• **What the task requires**
Of the lines listed below, return exactly those that run from the line containing "Reconstruct the object in this render as a FreeCAD" through the line containing "# and both are", both included.

• **Rows from a 3D modeling dataset**
********************

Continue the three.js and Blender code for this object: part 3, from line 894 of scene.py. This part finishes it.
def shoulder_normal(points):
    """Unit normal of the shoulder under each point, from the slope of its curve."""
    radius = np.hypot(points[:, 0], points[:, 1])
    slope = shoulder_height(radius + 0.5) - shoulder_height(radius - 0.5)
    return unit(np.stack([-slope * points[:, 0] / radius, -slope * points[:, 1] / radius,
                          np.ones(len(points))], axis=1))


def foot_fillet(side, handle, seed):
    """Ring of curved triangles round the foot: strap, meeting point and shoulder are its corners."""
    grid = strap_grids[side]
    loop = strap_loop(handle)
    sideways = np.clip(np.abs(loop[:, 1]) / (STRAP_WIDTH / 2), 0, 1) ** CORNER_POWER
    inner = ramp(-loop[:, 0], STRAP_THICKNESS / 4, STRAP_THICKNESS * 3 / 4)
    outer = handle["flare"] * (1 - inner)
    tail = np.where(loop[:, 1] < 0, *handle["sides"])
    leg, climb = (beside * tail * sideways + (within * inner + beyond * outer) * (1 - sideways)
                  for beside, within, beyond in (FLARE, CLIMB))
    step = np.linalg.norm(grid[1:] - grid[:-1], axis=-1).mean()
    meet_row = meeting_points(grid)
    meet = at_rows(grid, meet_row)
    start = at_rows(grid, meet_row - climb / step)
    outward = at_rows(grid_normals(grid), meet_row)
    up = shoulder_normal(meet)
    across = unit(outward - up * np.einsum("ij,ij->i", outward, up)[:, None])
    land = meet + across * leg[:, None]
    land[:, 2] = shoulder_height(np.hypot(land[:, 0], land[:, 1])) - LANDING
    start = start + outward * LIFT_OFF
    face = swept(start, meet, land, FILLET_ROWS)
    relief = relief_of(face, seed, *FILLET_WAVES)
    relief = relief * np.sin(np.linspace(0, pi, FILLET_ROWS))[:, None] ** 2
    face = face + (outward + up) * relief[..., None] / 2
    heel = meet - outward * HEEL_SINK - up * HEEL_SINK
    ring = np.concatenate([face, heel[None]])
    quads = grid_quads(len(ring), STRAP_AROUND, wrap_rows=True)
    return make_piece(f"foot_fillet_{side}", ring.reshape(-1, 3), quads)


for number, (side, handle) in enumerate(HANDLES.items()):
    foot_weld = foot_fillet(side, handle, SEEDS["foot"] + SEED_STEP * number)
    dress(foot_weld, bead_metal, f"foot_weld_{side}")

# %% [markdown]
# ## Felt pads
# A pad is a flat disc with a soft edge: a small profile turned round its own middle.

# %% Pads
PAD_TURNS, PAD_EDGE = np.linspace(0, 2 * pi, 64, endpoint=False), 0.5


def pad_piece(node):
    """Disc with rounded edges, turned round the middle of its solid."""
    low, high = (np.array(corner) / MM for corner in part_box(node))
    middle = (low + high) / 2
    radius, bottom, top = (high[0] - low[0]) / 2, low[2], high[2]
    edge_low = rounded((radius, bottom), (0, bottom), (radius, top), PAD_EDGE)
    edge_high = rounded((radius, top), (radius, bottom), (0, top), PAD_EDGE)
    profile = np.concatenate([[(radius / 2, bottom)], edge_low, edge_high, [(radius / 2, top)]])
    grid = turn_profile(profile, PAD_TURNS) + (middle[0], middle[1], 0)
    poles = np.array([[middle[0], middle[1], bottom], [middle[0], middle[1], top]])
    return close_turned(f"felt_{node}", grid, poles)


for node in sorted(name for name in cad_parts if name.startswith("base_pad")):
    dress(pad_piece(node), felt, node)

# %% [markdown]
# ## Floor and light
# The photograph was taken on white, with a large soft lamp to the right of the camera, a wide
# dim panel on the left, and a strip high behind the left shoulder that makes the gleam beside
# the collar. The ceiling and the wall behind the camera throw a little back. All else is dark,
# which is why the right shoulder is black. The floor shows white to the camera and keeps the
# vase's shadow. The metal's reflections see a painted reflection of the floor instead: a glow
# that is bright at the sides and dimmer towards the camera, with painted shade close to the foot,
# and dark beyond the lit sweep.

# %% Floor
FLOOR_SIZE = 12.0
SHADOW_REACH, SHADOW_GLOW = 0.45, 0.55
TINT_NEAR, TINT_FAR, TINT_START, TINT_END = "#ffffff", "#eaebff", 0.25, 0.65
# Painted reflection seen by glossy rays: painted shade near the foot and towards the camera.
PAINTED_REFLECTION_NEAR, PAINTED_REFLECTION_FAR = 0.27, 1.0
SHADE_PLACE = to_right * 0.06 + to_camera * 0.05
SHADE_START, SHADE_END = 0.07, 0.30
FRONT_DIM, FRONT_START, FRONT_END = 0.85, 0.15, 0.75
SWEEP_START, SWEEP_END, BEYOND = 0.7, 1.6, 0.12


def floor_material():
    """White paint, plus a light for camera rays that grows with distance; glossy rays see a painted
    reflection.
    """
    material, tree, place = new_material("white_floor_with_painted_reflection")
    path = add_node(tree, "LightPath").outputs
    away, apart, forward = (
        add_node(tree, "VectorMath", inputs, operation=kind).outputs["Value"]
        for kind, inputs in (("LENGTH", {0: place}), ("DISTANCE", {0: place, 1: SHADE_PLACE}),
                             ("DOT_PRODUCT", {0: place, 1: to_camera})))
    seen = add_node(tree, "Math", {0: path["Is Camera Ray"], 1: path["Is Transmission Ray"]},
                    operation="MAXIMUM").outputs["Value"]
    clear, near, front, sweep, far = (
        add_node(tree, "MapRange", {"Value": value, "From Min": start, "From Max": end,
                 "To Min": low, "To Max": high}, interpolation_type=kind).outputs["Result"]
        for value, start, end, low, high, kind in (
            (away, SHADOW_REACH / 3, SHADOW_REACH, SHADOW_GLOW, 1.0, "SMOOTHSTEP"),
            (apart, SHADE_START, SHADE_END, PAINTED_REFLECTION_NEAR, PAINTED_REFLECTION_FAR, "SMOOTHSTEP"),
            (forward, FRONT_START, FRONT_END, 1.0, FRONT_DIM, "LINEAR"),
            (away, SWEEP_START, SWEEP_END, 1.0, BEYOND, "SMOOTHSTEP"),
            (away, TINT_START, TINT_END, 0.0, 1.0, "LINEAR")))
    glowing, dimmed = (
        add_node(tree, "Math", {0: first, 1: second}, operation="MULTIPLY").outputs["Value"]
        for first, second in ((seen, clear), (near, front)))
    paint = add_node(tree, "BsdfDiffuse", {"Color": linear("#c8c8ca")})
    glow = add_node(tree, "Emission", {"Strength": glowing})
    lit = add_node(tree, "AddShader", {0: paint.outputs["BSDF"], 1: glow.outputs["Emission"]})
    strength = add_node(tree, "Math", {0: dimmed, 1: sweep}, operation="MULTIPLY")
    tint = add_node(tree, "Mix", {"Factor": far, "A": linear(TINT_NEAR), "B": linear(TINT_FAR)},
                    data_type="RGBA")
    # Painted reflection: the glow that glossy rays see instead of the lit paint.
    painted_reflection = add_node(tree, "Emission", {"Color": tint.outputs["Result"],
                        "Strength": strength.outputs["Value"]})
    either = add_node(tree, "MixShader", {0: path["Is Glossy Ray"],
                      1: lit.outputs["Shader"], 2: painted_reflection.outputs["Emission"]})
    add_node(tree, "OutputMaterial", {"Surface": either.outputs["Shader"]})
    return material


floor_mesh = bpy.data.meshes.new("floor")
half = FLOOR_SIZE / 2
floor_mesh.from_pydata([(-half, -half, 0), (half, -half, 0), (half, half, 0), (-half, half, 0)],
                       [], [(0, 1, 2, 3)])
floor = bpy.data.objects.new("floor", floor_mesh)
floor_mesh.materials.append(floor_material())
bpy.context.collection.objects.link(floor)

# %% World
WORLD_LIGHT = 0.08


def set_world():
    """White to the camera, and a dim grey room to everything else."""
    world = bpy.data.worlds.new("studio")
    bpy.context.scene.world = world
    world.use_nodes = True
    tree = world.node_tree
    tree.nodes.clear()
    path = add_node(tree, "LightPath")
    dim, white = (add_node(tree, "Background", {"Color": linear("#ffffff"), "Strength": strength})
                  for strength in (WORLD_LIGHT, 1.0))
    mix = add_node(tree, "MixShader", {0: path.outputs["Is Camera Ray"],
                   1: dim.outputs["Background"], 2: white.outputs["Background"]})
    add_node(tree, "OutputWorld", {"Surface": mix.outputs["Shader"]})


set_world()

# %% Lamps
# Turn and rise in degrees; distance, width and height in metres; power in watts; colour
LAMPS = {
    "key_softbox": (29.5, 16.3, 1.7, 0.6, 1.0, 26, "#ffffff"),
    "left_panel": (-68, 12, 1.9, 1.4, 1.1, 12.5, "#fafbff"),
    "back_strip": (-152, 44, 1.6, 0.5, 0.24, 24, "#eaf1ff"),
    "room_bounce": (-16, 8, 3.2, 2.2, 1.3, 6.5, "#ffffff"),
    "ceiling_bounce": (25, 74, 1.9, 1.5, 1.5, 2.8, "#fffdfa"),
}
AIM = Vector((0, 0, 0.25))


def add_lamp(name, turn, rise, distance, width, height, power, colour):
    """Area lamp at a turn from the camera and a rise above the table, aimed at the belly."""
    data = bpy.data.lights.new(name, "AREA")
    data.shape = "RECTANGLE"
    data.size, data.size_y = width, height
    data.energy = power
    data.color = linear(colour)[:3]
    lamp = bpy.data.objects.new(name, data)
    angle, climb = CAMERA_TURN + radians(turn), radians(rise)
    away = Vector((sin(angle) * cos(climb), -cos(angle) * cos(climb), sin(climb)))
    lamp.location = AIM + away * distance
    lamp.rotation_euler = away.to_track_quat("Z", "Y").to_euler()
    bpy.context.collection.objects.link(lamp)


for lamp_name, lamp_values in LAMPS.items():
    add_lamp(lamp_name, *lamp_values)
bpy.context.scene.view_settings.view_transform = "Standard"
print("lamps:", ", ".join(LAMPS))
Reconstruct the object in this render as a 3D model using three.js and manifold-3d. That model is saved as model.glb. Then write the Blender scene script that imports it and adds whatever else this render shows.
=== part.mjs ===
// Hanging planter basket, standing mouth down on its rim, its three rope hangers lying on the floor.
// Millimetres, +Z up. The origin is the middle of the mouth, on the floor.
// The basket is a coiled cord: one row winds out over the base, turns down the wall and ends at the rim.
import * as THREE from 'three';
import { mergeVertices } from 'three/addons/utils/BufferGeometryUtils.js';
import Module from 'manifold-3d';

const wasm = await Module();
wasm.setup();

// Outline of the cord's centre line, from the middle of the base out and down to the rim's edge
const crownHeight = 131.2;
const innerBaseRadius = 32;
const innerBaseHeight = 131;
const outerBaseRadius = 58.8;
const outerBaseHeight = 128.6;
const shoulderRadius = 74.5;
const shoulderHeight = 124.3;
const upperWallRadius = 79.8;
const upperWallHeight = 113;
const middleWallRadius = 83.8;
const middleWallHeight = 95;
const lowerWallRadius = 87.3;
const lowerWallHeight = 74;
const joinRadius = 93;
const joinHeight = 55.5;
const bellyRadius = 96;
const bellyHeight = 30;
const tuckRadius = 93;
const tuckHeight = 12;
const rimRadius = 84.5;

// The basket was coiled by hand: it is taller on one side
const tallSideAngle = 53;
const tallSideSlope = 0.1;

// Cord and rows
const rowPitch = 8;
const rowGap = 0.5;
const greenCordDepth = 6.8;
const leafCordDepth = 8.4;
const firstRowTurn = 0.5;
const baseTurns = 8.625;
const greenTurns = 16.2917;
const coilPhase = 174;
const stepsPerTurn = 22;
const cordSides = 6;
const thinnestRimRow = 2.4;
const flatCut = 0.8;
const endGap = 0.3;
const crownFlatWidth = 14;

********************

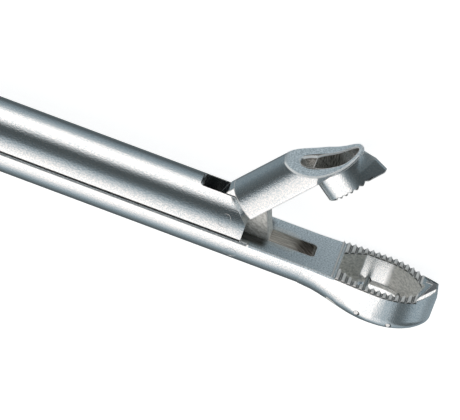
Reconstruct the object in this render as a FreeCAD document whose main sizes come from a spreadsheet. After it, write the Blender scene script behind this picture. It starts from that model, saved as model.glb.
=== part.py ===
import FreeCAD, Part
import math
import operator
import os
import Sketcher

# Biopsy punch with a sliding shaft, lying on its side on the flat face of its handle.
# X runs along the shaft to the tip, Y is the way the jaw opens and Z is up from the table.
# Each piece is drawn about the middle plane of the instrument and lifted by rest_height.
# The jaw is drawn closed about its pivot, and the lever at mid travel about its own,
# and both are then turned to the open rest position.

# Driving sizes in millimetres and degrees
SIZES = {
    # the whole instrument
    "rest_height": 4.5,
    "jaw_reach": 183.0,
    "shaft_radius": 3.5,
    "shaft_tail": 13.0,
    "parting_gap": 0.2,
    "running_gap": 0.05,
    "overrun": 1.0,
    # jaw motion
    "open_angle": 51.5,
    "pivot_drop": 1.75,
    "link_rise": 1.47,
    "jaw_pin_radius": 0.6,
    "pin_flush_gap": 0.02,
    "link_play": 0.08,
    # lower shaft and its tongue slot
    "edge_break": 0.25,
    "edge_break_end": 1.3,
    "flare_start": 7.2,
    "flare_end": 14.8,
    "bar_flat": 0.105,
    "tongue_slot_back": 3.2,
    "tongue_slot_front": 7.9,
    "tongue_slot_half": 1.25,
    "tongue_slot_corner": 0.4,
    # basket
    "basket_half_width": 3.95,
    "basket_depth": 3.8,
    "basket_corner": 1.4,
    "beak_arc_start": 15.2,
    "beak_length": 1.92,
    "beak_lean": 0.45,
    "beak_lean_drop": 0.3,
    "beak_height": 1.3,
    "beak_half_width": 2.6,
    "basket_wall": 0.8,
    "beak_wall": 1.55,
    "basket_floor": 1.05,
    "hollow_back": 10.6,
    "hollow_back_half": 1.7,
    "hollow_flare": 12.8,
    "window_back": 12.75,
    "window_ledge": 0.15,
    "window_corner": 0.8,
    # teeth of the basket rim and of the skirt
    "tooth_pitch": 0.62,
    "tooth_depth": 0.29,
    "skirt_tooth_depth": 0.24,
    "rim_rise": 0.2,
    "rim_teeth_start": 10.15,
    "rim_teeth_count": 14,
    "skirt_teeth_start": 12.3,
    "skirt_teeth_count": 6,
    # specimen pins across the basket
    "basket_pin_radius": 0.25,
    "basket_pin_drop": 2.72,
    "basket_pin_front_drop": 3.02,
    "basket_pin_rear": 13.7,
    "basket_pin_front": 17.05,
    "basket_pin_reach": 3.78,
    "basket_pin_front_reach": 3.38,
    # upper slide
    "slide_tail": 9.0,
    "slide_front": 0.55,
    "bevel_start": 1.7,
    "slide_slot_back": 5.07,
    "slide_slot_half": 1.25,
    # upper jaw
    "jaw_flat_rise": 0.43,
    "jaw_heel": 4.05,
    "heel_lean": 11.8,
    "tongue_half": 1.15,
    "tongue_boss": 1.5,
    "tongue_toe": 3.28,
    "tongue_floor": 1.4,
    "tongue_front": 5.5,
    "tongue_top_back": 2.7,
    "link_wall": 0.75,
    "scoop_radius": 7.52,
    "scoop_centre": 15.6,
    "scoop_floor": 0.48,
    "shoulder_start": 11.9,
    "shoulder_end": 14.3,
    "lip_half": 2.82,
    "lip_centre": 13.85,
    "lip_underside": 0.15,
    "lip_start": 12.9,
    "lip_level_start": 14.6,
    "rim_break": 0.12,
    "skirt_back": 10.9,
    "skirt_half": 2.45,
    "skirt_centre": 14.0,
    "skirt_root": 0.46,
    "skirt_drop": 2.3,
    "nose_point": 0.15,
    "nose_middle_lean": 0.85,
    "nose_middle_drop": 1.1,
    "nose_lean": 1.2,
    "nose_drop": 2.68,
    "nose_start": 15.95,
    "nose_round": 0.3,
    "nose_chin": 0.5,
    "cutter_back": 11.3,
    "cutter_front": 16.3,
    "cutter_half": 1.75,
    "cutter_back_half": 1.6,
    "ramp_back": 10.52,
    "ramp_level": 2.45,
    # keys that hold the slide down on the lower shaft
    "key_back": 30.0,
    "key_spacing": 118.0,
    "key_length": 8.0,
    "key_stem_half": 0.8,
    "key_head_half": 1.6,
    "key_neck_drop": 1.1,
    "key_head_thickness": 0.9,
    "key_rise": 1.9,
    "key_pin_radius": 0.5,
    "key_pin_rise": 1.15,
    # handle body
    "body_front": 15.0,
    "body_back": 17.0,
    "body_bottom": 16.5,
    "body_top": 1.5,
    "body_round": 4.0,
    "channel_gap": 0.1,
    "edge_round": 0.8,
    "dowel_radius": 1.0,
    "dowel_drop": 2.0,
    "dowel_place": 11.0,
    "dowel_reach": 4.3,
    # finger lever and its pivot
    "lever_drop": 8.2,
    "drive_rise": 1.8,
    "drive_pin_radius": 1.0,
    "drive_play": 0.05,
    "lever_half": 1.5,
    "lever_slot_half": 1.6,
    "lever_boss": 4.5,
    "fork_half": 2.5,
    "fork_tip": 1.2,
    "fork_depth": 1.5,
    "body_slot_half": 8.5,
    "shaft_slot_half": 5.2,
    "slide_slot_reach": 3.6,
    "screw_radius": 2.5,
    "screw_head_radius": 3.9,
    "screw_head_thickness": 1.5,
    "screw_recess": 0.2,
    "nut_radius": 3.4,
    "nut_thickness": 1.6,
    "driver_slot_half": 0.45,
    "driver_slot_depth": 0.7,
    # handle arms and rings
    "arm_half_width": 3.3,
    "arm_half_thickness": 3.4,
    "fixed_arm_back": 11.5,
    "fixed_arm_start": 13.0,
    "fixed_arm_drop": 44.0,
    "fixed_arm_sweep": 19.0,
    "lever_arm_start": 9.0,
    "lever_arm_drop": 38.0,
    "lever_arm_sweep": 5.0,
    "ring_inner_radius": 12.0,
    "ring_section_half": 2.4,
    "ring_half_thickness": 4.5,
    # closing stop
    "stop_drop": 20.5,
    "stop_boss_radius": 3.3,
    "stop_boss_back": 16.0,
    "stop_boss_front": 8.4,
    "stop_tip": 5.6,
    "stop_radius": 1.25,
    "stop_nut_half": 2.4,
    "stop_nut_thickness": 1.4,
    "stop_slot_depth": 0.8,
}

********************

• **Answer**
Reconstruct the object in this render as a FreeCAD document whose main sizes come from a spreadsheet. After it, write the Blender scene script behind this picture. It starts from that model, saved as model.glb.
=== part.py ===
import FreeCAD, Part
import math
import operator
import os
import Sketcher

# Biopsy punch with a sliding shaft, lying on its side on the flat face of its handle.
# X runs along the shaft to the tip, Y is the way the jaw opens and Z is up from the table.
# Each piece is drawn about the middle plane of the instrument and lifted by rest_height.
# The jaw is drawn closed about its pivot, and the lever at mid travel about its own,
# and both are then turned to the open rest position.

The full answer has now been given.